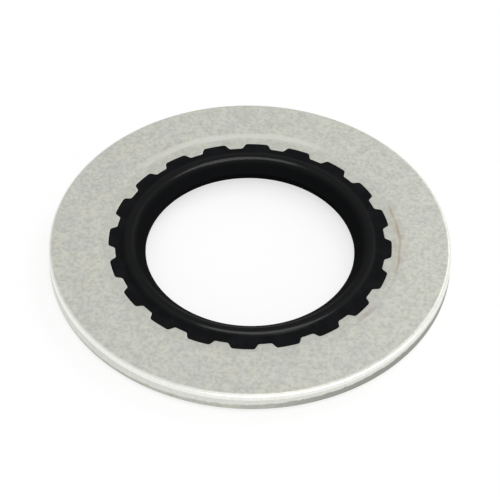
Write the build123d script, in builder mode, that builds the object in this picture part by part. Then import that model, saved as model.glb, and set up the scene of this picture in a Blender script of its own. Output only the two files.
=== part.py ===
from build123d import *
from math import radians, tan
import os

# Bonded sealing washer: a flat aluminium ring whose bore is cut into teeth and notches, and one rubber seal
# moulded into that bore. Millimetres. +Z is the axis of the washer. The origin is on the axis, at the level of
# the lower bead crest, which is what the washer lies on.

# Aluminium ring
ring_diameter = 33.0
ring_thickness = 1.8
rim_bevel = 0.3  # bevel on both outer edges

# Castellation, the joint line between aluminium and rubber
notch_count = 20
notch_mouth = 2.3  # width of a notch at its mouth, between the tips of two teeth
notch_depth = 0.54  # from the tips of the teeth to the floor of a notch
notch_draft = 25.0  # angle of a notch's flanks to its centre line
notch_corner_radius = 0.25  # rounding between the flanks and the floor

# Rubber seal, from its bore outwards
bore_diameter = 17.2
land_height = 0.5  # height of the narrow cylindrical wall at the bore
bead_offset = 1.3  # from the bore to the middle of the bead's crest
crest_width = 0.5  # width across the crest, before its corners are rounded
crest_radius = 0.35
bead_height = 0.28  # how far each bead stands proud of the face of the aluminium
bead_run_out = 0.5  # width of the slope from the crest down to the web
web_width = 0.4  # flat web between the foot of the bead and the tips of the teeth
web_recess = 0.05  # how far the web has shrunk below the face of the aluminium

# Sizes that follow
bore_radius = bore_diameter / 2
crest_middle = bore_radius + bead_offset
crest_inside = crest_middle - crest_width / 2
crest_outside = crest_middle + crest_width / 2
bead_foot = crest_outside + bead_run_out
tooth_tip_radius = bead_foot + web_width
notch_floor_radius = tooth_tip_radius + notch_depth
lip_end = bead_foot + web_width / 2  # the turned lip section runs into the web up to here

seal_height = ring_thickness + 2 * bead_height
web_thickness = ring_thickness - 2 * web_recess
mid_height = seal_height / 2
ring_bottom = mid_height - ring_thickness / 2
web_bottom = mid_height - web_thickness / 2

os.makedirs("parts", exist_ok=True)

# The joint line, drawn once and used by both pieces: a disc with a tapered lobe for every notch. Each lobe starts
# one notch depth inside the tips of the teeth, so that it is rooted in the disc, and a circle cuts its end round.
lobe_root_width = notch_mouth + 2 * notch_depth * tan(radians(notch_draft))
with BuildSketch() as joint_line:
    with PolarLocations(tooth_tip_radius - notch_depth, notch_count):
        Trapezoid(
            lobe_root_width,
            3 * notch_depth,
            90 - notch_draft,
            rotation=-90,
            align=(Align.CENTER, Align.MIN),
        )
    Circle(notch_floor_radius, mode=Mode.INTERSECT)
    Circle(tooth_tip_radius)
    lobe_corners = joint_line.vertices().group_by(SortBy.DISTANCE)[-1]
    fillet(lobe_corners, radius=notch_corner_radius)

# Aluminium ring: a flat stamped blank with the joint line punched out of it and its outer edges bevelled.
with BuildPart() as metal_ring:
    with BuildSketch(Plane.XY.offset(ring_bottom)):
        Circle(ring_diameter / 2)
        add(joint_line.sketch, mode=Mode.SUBTRACT)
    extrude(amount=ring_thickness)
    outer_wall = metal_ring.faces().filter_by(GeomType.CYLINDER).sort_by(SortBy.AREA)[-1]
    chamfer(outer_wall.edges().filter_by(GeomType.CIRCLE), length=rim_bevel)

# Rubber seal: a web that fills the joint line, and a lip section turned about the axis. The section is symmetrical
# about the middle of the ring, so only its upper half is drawn: bore wall, flare, crest, slope and web.
with BuildPart() as rubber_seal:
    with BuildSketch(Plane.XY.offset(web_bottom)):
        add(joint_line.sketch)
        Circle(crest_outside, mode=Mode.SUBTRACT)
    extrude(amount=web_thickness)
    with BuildSketch(Plane.XZ.shift_origin((0, 0, mid_height))) as lip_section:
        with BuildLine():
            Polyline(
                (bore_radius, 0),
                (bore_radius, land_height / 2),
                (crest_inside, seal_height / 2),
                (crest_outside, seal_height / 2),
                (bead_foot, web_thickness / 2),
                (lip_end, web_thickness / 2),
                (lip_end, 0),
                close=True,
            )
        make_face()
        crest_corners = lip_section.vertices().group_by(Axis.Y)[-1]
        fillet(crest_corners, radius=crest_radius)
        mirror(about=Plane.XZ)
    revolve(axis=Axis.Z)

metal_ring.part.label = "metal_ring"
export_step(metal_ring.part, "parts/metal_ring.step")
rubber_seal.part.label = "rubber_seal"
export_step(rubber_seal.part, "parts/rubber_seal.step")
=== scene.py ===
# %% [markdown]
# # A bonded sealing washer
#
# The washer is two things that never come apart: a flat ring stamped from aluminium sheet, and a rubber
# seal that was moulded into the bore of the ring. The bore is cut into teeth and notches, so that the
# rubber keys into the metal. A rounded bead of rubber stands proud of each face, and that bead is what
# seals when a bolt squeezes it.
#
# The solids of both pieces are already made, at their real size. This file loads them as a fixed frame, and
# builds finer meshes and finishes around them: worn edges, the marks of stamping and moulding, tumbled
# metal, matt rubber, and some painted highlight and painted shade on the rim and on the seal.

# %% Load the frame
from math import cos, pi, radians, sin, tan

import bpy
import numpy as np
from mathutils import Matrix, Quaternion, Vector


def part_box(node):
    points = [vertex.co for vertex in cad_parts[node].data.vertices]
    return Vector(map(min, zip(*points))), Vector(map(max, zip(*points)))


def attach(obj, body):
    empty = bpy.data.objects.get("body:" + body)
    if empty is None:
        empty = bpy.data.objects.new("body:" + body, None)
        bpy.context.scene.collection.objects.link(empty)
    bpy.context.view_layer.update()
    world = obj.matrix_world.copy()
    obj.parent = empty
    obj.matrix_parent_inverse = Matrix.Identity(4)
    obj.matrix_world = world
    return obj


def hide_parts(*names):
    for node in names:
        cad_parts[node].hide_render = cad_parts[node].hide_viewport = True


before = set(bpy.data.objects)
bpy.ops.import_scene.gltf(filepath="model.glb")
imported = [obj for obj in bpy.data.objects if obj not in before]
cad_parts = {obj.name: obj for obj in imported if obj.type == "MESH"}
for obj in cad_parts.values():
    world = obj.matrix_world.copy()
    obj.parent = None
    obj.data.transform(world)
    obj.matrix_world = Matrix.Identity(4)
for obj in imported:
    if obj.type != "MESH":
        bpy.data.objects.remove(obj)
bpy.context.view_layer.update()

# %% [markdown]
# ## Units and tools
#
# Blender measures in metres, and a washer is drawn in millimetres. Sizes below are written as `1.8 * mm`,
# which reads like a drawing and is still in metres. numpy holds the points of the meshes, because a ring
# that is swept round an axis is a grid of points, and a whole grid can be worked out in one expression.

mm = 0.001
scene = bpy.context.scene
print("solids in the frame:", sorted(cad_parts))

# %% [markdown]
# ## What the frame says
#
# A size that the frame already holds isn't written again. The distance of a solid's corners from the axis
# gives the four radii that matter: the rim, the tips of the teeth, the floors of the notches and the bore
# of the seal.

# %% Radii and heights from the frame
def reach(node):
    """The smallest and the largest distance of a solid's corners from the axis of the washer."""
    distances = [corner.co.xy.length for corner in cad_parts[node].data.vertices]
    return min(distances), max(distances)


tooth_tips, rim = reach("metal_ring")
bore, notch_floors = reach("rubber_seal")
ring_low, ring_high = (corner.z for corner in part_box("metal_ring"))
seal_low, seal_high = (corner.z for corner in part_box("rubber_seal"))
middle = (ring_low + ring_high) / 2
half_ring = (ring_high - ring_low) / 2
half_seal = (seal_high - seal_low) / 2
print(f"rim {rim / mm:.2f} mm, teeth {tooth_tips / mm:.2f} mm")
print(f"notches {notch_floors / mm:.2f} mm, bore {bore / mm:.2f} mm")

# %% [markdown]
# ## The camera
#
# A small flat part is best seen from well above the table, and through a long lens, which keeps the far
# side of the ring nearly as large as the near side. The camera looks down at a little under 50 degrees. It
# is placed by its distance, its height above the horizon and its turn round the washer, and then rolled by
# a degree, as a camera in the hand is.

# %% Camera
view_height = radians(46.5)
view_turn = radians(2.1)
view_roll = radians(1.0)
view_distance = 13.5 * rim
lens_length = 195  # millimetres
sensor_width = 36

centre = Vector((0, 0, middle))
towards_camera = Vector(
    (sin(view_turn) * cos(view_height), -cos(view_turn) * cos(view_height), sin(view_height))
)
camera = bpy.data.objects.new("camera", bpy.data.cameras.new("camera"))
camera.data.sensor_width = sensor_width
camera.data.lens = lens_length
camera.data.clip_start = 10 * mm
camera.location = centre + towards_camera * view_distance
camera.rotation_mode = "QUATERNION"
camera.rotation_quaternion = (-towards_camera).to_track_quat("-Z", "Y") @ Quaternion((0, 0, 1), view_roll)
scene.collection.objects.link(camera)
scene.camera = camera
print(f"camera {camera.location.length / mm:.0f} mm from the washer")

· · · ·

__What you are asked to do__:
Output exactly those lines that lie from the line with "make_face()" through the line with "cad_parts[node].hide_render = cad_parts[node].hide_viewport", with both of those lines included.

__Response for this exercise__:
        make_face()
        crest_corners = lip_section.vertices().group_by(Axis.Y)[-1]
        fillet(crest_corners, radius=crest_radius)
        mirror(about=Plane.XZ)
    revolve(axis=Axis.Z)

metal_ring.part.label = "metal_ring"
export_step(metal_ring.part, "parts/metal_ring.step")
rubber_seal.part.label = "rubber_seal"
export_step(rubber_seal.part, "parts/rubber_seal.step")
=== scene.py ===
# %% [markdown]
# # A bonded sealing washer
#
# The washer is two things that never come apart: a flat ring stamped from aluminium sheet, and a rubber
# seal that was moulded into the bore of the ring. The bore is cut into teeth and notches, so that the
# rubber keys into the metal. A rounded bead of rubber stands proud of each face, and that bead is what
# seals when a bolt squeezes it.
#
# The solids of both pieces are already made, at their real size. This file loads them as a fixed frame, and
# builds finer meshes and finishes around them: worn edges, the marks of stamping and moulding, tumbled
# metal, matt rubber, and some painted highlight and painted shade on the rim and on the seal.

# %% Load the frame
from math import cos, pi, radians, sin, tan

import bpy
import numpy as np
from mathutils import Matrix, Quaternion, Vector


def part_box(node):
    points = [vertex.co for vertex in cad_parts[node].data.vertices]
    return Vector(map(min, zip(*points))), Vector(map(max, zip(*points)))


def attach(obj, body):
    empty = bpy.data.objects.get("body:" + body)
    if empty is None:
        empty = bpy.data.objects.new("body:" + body, None)
        bpy.context.scene.collection.objects.link(empty)
    bpy.context.view_layer.update()
    world = obj.matrix_world.copy()
    obj.parent = empty
    obj.matrix_parent_inverse = Matrix.Identity(4)
    obj.matrix_world = world
    return obj


def hide_parts(*names):
    for node in names:
        cad_parts[node].hide_render = cad_parts[node].hide_viewport = True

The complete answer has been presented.